Anyway, one positive result of the reappearance of conservativism onto the socio-economic scene is that it has produced a corresponding antagonistic class. As I have already said, it cannot be called the “working class”; it hasn’t really got a name yet because it is a new historical phenomenon that is produced by these contemporary forces. It probably bares closest resemblance to the early anti-industrial movements of the 18th century: the Chartists, Utopians, etc. I might be completely wrong here, as my knowledge is a bit ropey. But similarly, there was a dual reaction to capitalism and industry from left and right, the former being lead by an avant-garde of liberal middle-class intellectuals and the latter a bitter reaction by the former feudal ruling class: the aristocracy. So, back to the present, the reappearance of reactionary conservativism has produced a corresponding avant-garde of middle class intellectuals. Anyone living, writing and arguing in London can see this very clearly. Marx is back in fashion.
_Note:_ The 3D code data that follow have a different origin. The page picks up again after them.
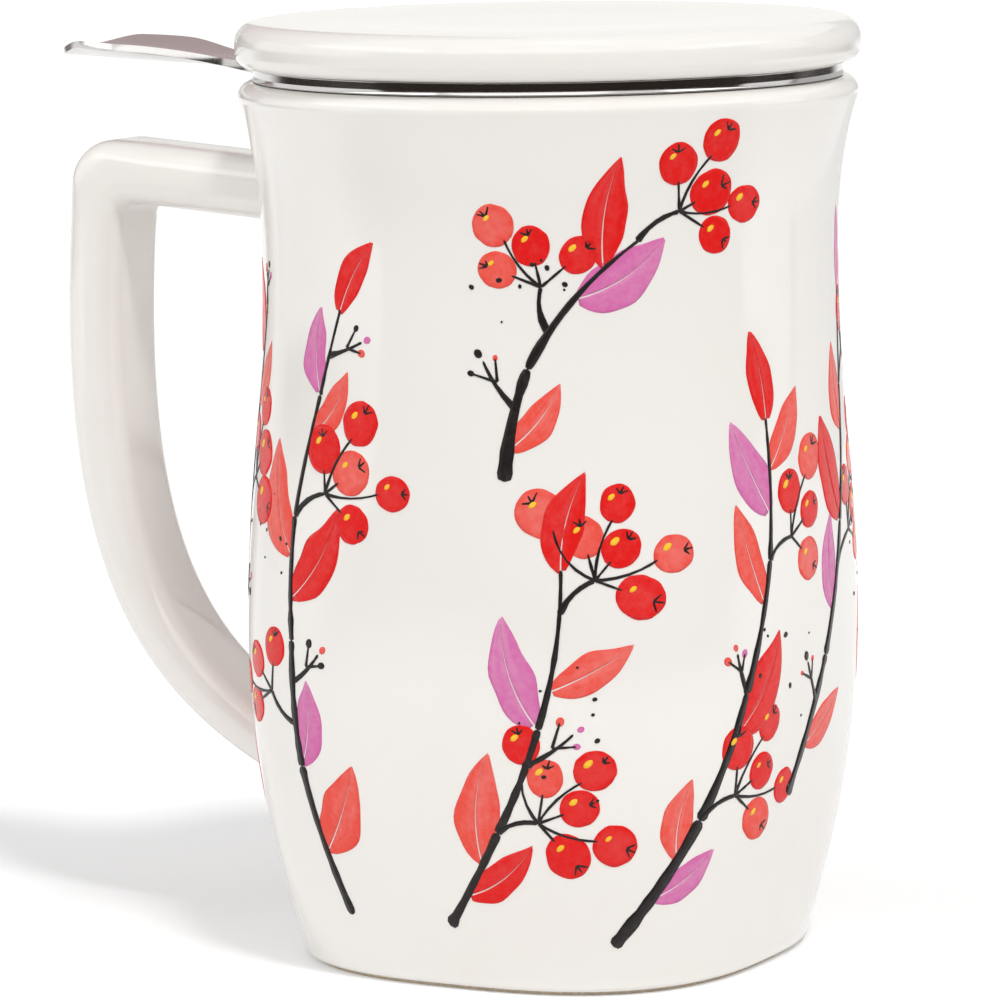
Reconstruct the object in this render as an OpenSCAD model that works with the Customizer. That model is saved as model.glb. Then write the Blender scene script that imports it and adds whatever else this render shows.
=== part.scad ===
// Lidded tea mug with a lift-out infuser of stainless steel.
// Millimetres, +Z up. The origin is on the mug's axis, in the plane that its foot stands on.
// The handle and the infuser's thumb tab both point along -X.

/* [Mug body] */
// Height of the lip above the table
mug_h = 116.7; // [108:0.1:126]
// Outer radius of the round lip
lip_r = 41; // [39.5:0.1:43]
// Outward slope of the wall just below the lip, as radius over height
lip_flare = 0.32; // [0.15:0.01:0.45]
// Radius of the outer rounding of the lip
lip_round = 2; // [1:0.1:2.2]
// Width of the flat land on top of the lip, where the infuser rests
lip_land = 0.8; // [0.4:0.1:1]
// Outer radius of the round waist
waist_r = 38.1; // [37:0.1:39]
// Height of the waist above the table
waist_z = 91.7; // [86:0.1:96]
// Half-width of the body across its flats at the belly
belly_w = 38.8; // [37.5:0.1:40.5]
// Height of the belly above the table
belly_z = 56.4; // [50:0.1:64]
// Half-width of the body across its flats, just above the foot
foot_w = 31.4; // [29:0.1:34]
// Outward slope of the wall at the foot, as radius over height
foot_slope = 0.31; // [0.1:0.01:0.45]
// Exponent of the rounded square at the foot, where 2 is a circle
foot_square = 2.7; // [2.1:0.05:3.2]
// Height above which the section is a full circle
round_z = 90; // [75:1:94]
// Height below which the section has the foot's full squareness
square_z = 20; // [10:1:35]
// Thickness of the ceramic wall
wall = 4; // [3.4:0.1:4.6]
// Thickness of the floor inside the foot ring
floor_t = 5.2; // [4:0.1:8]
// Radius of the fillet between the floor and the wall inside
floor_fillet = 9; // [4:0.5:14]

/* [Foot] */
// Height of the unglazed foot ring below the glazed wall
foot_h = 0.5; // [0.3:0.1:1]
// Radius of the rounding where the glazed wall ends above the foot ring
foot_round = 0.8; // [0.5:0.1:1.5]
// Step from the rounding in to the unglazed foot ring
foot_inset = 0.3; // [0.1:0.1:0.8]
// Width of the foot ring, measured on the flats
foot_ring = 3.6; // [2.5:0.1:6]
// Depth of the recess under the floor
foot_recess = 1.6; // [1.2:0.1:2.4]

/* [Handle] */
// Width of the handle, across the direction that it points in
handle_w = 14; // [11:0.1:17]
// Thickness of the arm and of the grip
handle_t = 8.3; // [7:0.1:10]
// Thickness of the handle's lower end
handle_root_t = 7.4; // [6.8:0.1:9]
// Radius of the handle's rounded corners
handle_corner = 3.3; // [2:0.1:3.3]
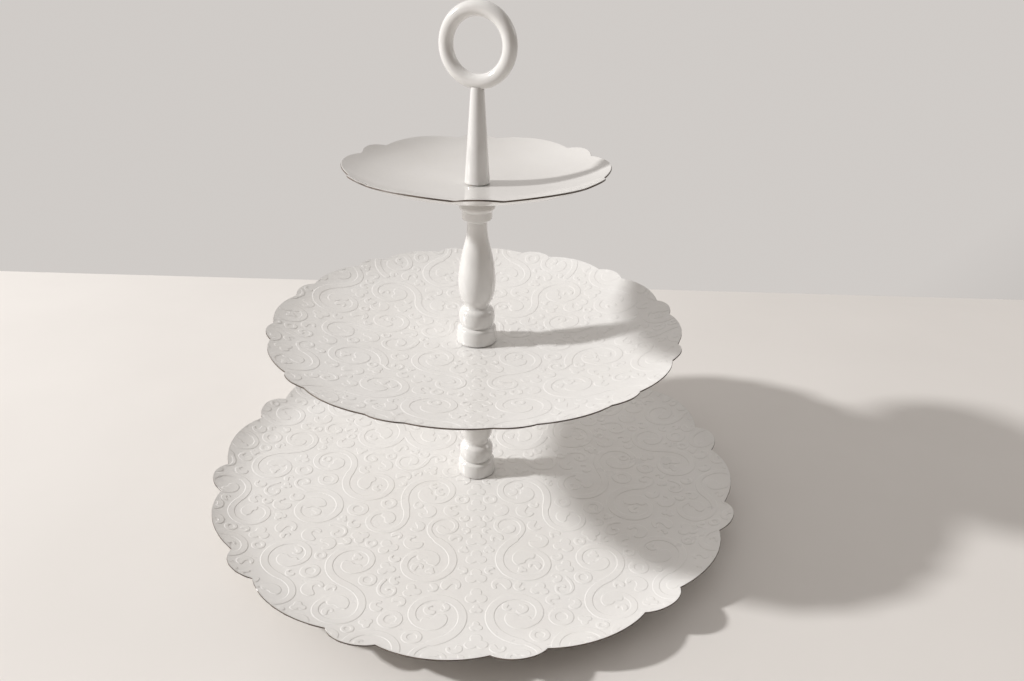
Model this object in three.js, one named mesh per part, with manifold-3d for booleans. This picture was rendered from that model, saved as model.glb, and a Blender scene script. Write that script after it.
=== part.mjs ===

But there is also a radical “underclass” element to this revolutionary movement; the recent riots attest to this. And also an international, post-colonial background to the British unrest, often referred to as the “Arab Spring”. At this point in time I am unable to synthesise these factors into an overarching Marxist perspective, but I will say that the notion of an “underclass” seems extremely dodgy to me. I know that Marx talked of a lumpenproletariat, but I would have thought that the underclass are just a particularly destitute part of the wider working class, and one that is even further away from achieving the class consciousness necessary to overcome their conditions of exploitation in solidarity with their proper comrades.
Whatever we do, as part of this growing anti-Conservative, anti-capitalist movement, we must act in solidarity with our class. The rioters shouldn’t attack their own, only capital, and we shouldn’t join in with denouncing the rioters in terms of morality and/or criminality. We can criticise the riots as a social phenomenon created by the conditions of exploitation and alienation that are necessary factors in our choice of economic foundation: (neo-liberal) capitalism. Not only will capitalism itself produce this kind of social unrest, because it naturally intensifies the division of wealth, despite what the neo-liberal economists say (because they do not see the contradictions as internal, only external, which is why they can maintain the ideology of liberalism and equality against empirical data – the capitalist utopia); but the added combination of conservativism with neo-liberalism creates a totally irrational element in society, which is only the manifestation of the totally irrational contradiction of these two ideological elements. As I have just mentioned in brackets, neo-liberal economics insists that the market should be totally left alone and that this will lead to prosperity for all and stabilisation, yet David Cameron and his bandito army seek to interfere in the market in order to secure wealth for a reactionary ruling class. This is an impossible combination.
It is a shame that people get hurt and stressed in times of social unrest. In a perfect world (a socialist one?), no one would inflict pain on anyone else. In really existing society however, pain is being inflicted all the time, mostly from the top downwards. Modern capitalism is entirely founded on a history of violence: the dispossession of the cottage industry before any welfare existed; Empire and the genocide of many tribes and native peoples; neo-colonialism, the enforced spread of “democracy” in the past fifty years to ensure fuel-supplies; and the list is almost endless. The point is that we take for granted the violence of the history of capitalism every time we buy, produce and/or sell commodities. Not only that, we sit in school and listen to the history of the modern world with a dispassionate attitude of “historical destiny” (‘it was shit for the early working class wasn’t it?’ ‘Yeah, but it was shitter before, and now its better’). We are all to blame, and all knowledge is subject to the process of reification. But don’t fucking stand there and tell me that the violence of the riots is ‘criminality pure and simple’ Cameron, you total wanker!
I believe that socialism can come about in our lifetime (I’m 29, how old are you?!) and that we don’t need to wait for the internal self-destruction of capital. If we do, things will get so much worse, especially taking into account the ecological effects. I am somewhere between a “utopian” and “scientific” Marxist (see Engel’s Utopian and Scientific Socialism and part III of The Communist Manifesto), which is to say that I believe that if we analyse capitalism as it evolves using the tools that Marx introduced in his later work, we might be able to imagine an alternative to it that we could call Communism, or anything else. It might turn out totally unexpected (it might turn out worse!), but I think that the first step must be to always act in solidarity with other; mainly our fellow exploited and alienated comrades, but perhaps this solidarity might catch on across the class divide and we might win over some influential capitalists (like Engels!). I believe that imagining an alternative is in itself a revolutionary act, and any alternatives are critical of the status quo (see Fredric Jameson on utopian SF in Archaeologies of the Future); but this properly academic act of imagination must always be backed up with practical action, i.e. political activism and possibly even violence. If contemporary capitalism is based on the principles of competition and profit, then we should act on principles solidarity and charity. But genuine charity, not the “Big Society” idea of a bunch of social entrepreneurs fucking up communities and creaming off fat paychecks from government coffers.